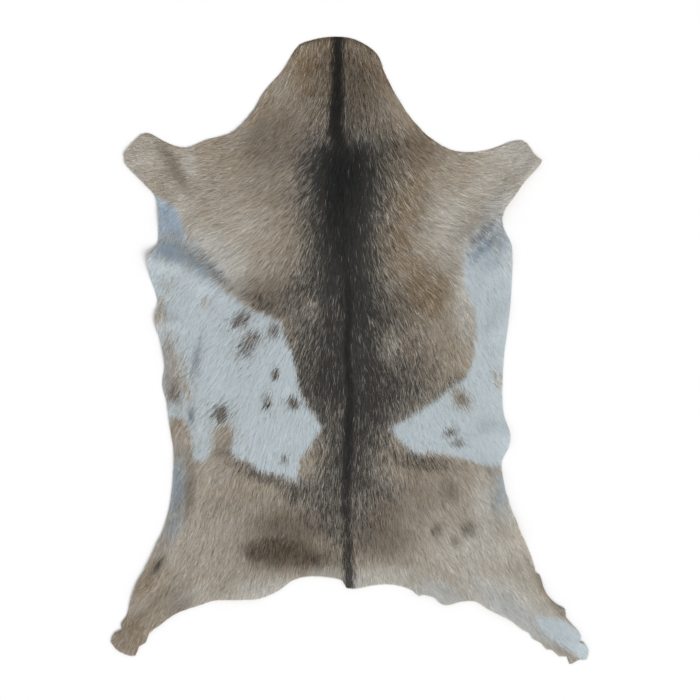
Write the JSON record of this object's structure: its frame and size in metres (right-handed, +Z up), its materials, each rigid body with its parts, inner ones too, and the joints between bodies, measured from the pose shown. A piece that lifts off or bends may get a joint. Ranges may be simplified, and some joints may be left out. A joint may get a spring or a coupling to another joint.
{
  "type": "goatskin rug",
  "caption": "Whole hair-on goatskin laid flat as a small rug, with neck, legs and rump in outline and soft folds at the armpits, flanks and groins.",
  "frame": {"origin": "on the floor under the middle of the skin's outline", "axes": "+X to the right as seen from above with the neck away, +Y towards the neck, +Z up through the coat"},
  "size_m": [0.7159, 0.9403, 0.0172],
  "materials": {
    "coat": "short, smooth goat hair lying flat: grey-tan with a black spine, salt-and-pepper back and white belly patches",
    "flesh_side": "tanned, buffed flesh side, matt and pale"
  },
  "bodies": {
    "root": {"hide": "coat"}
  },
  "joints": []
}
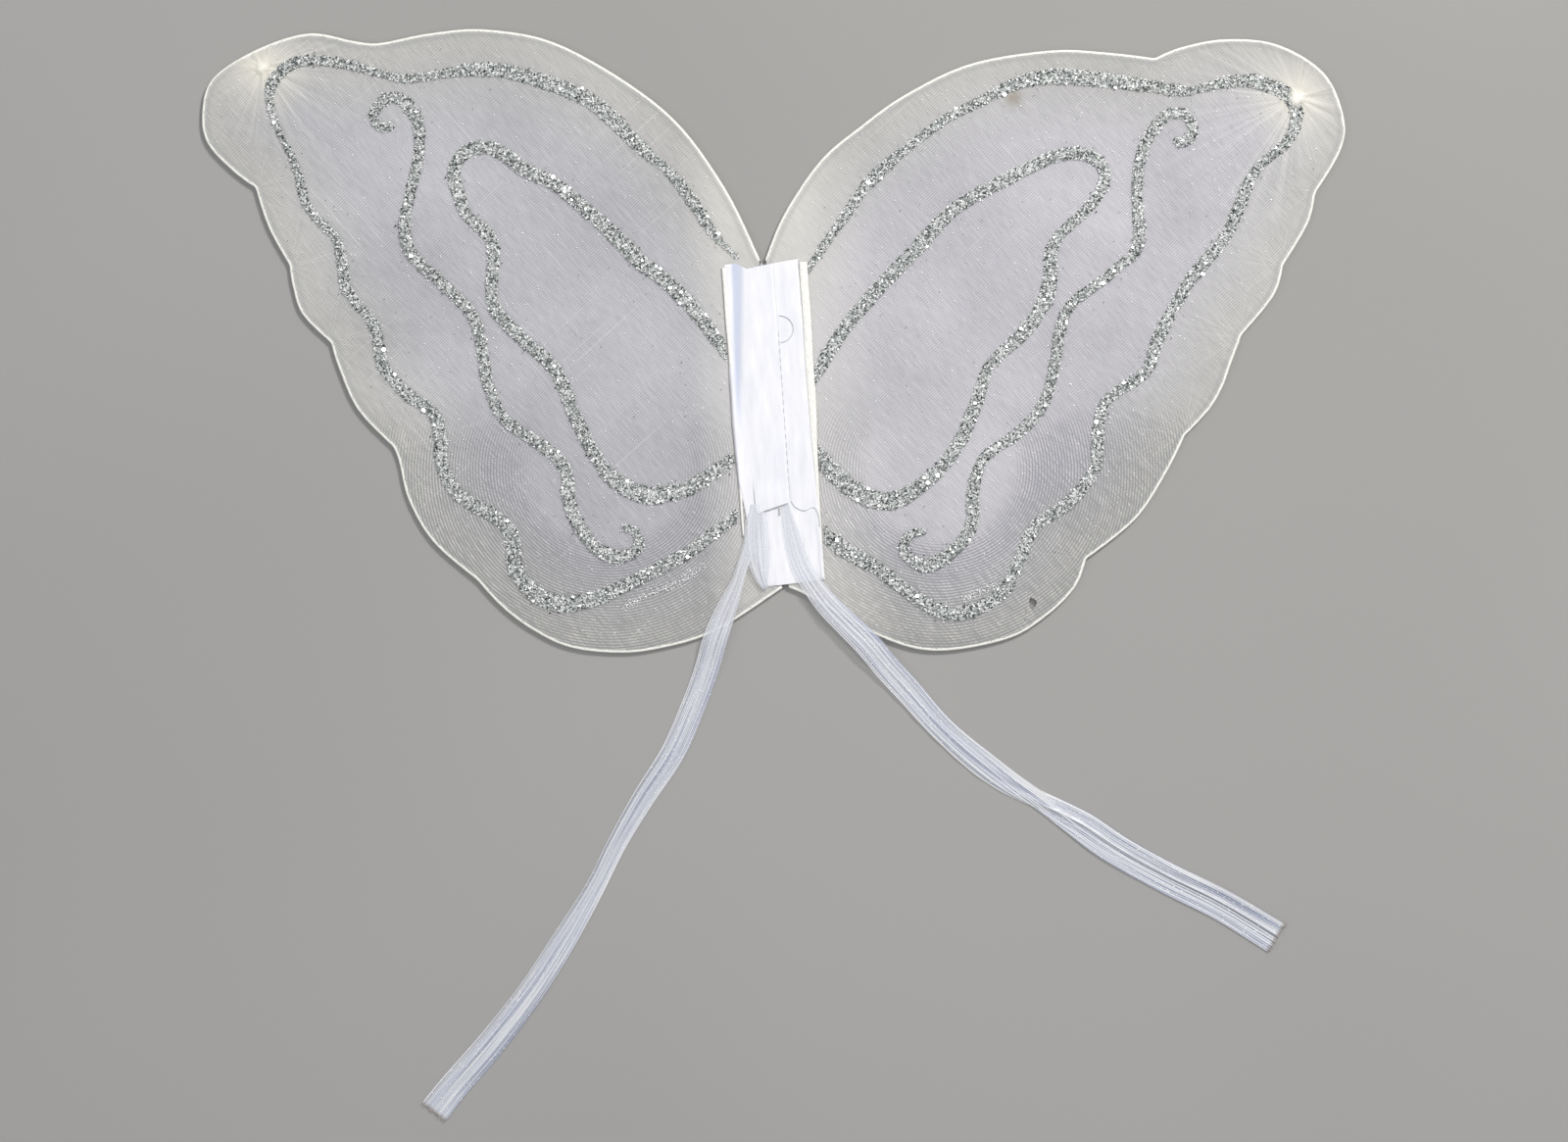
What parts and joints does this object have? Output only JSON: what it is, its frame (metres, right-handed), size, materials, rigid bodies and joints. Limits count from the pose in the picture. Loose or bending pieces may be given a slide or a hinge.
==================================================
Required task - All of the data needs to be reproduced exactly, with no line missing.

Task output -
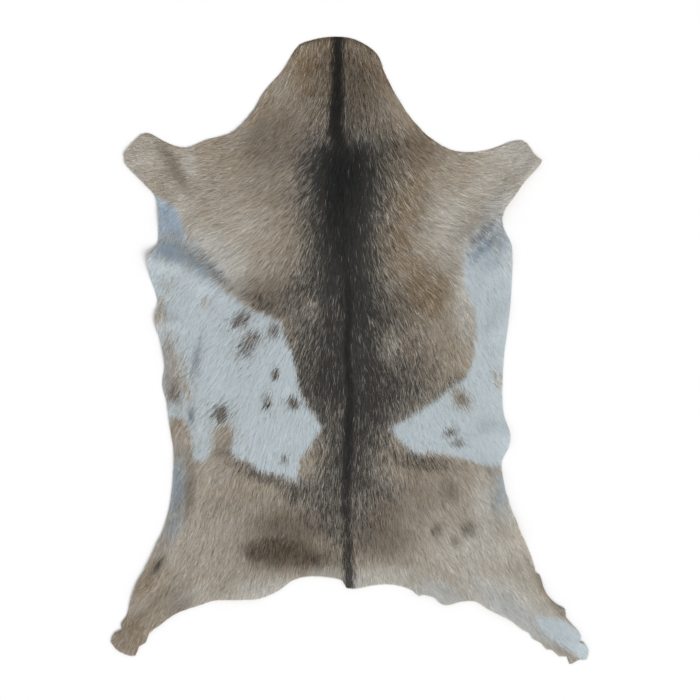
Write the JSON record of this object's structure: its frame and size in metres (right-handed, +Z up), its materials, each rigid body with its parts, inner ones too, and the joints between bodies, measured from the pose shown. A piece that lifts off or bends may get a joint. Ranges may be simplified, and some joints may be left out. A joint may get a spring or a coupling to another joint.
{
  "type": "goatskin rug",
  "caption": "Whole hair-on goatskin laid flat as a small rug, with neck, legs and rump in outline and soft folds at the armpits, flanks and groins.",
  "frame": {"origin": "on the floor under the middle of the skin's outline", "axes": "+X to the right as seen from above with the neck away, +Y towards the neck, +Z up through the coat"},
  "size_m": [0.7159, 0.9403, 0.0172],
  "materials": {
    "coat": "short, smooth goat hair lying flat: grey-tan with a black spine, salt-and-pepper back and white belly patches",
    "flesh_side": "tanned, buffed flesh side, matt and pale"
  },
  "bodies": {
    "root": {"hide": "coat"}
  },
  "joints": []
}
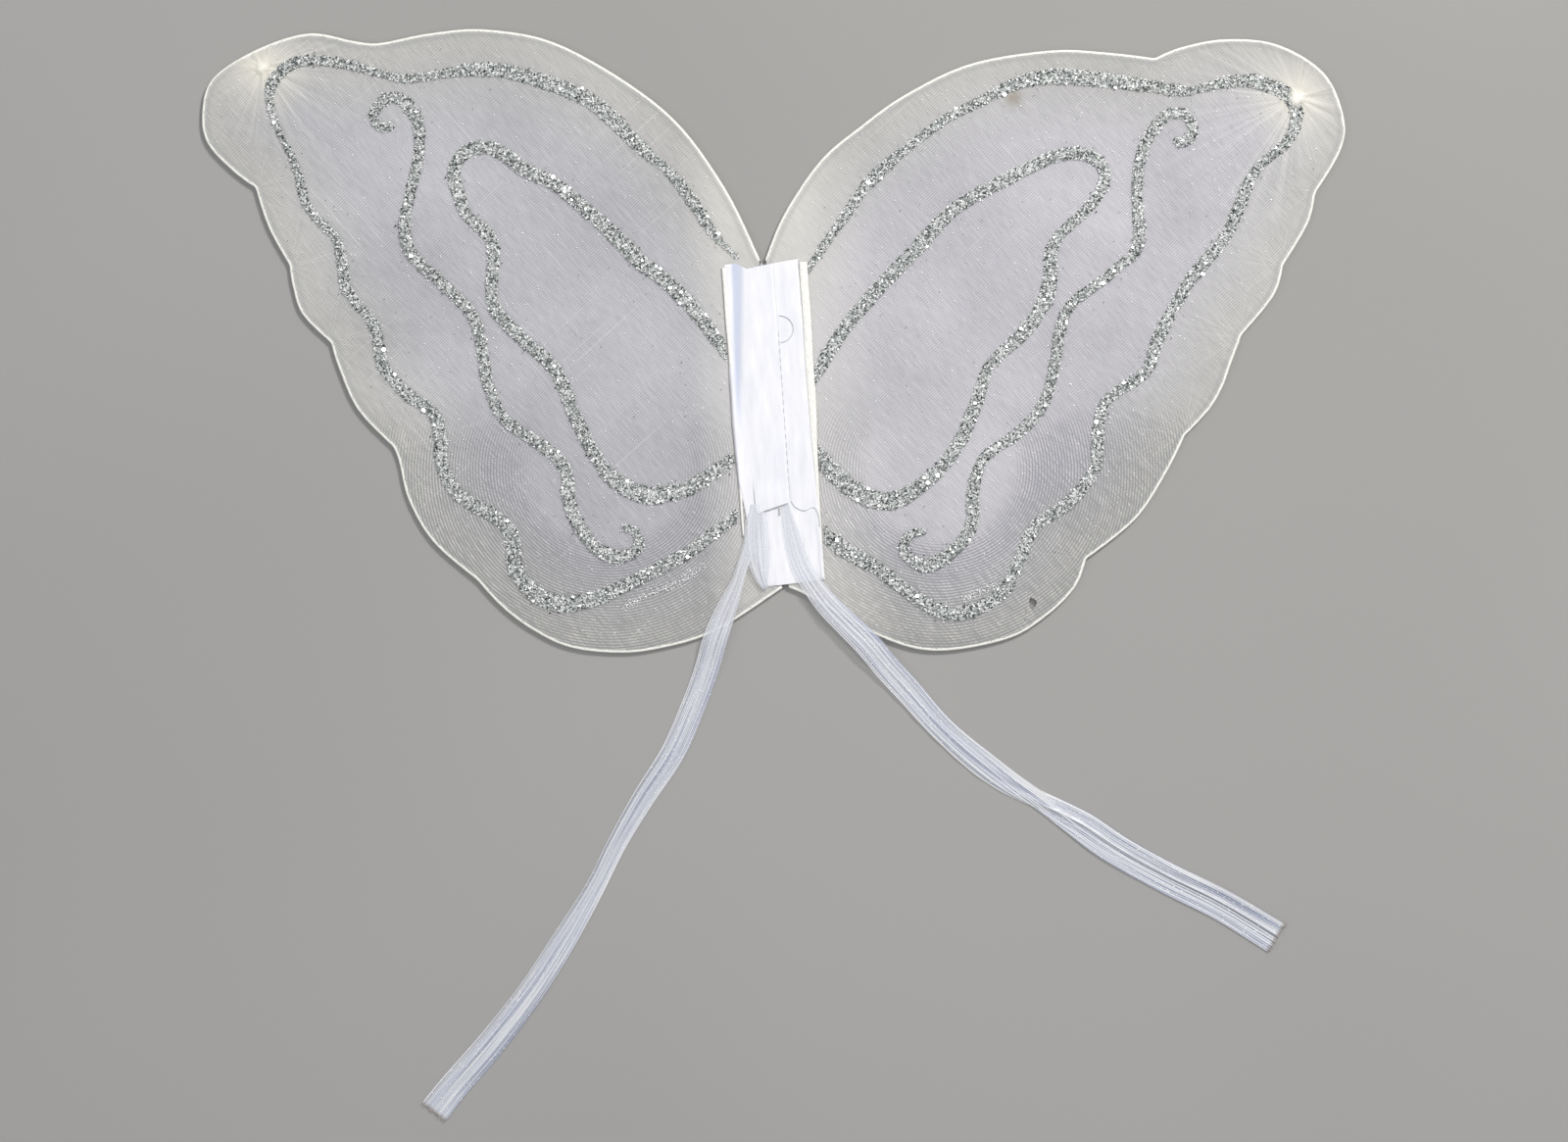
What parts and joints does this object have? Output only JSON: what it is, its frame (metres, right-handed), size, materials, rigid bodies and joints. Limits count from the pose in the picture. Loose or bending pieces may be given a slide or a hinge.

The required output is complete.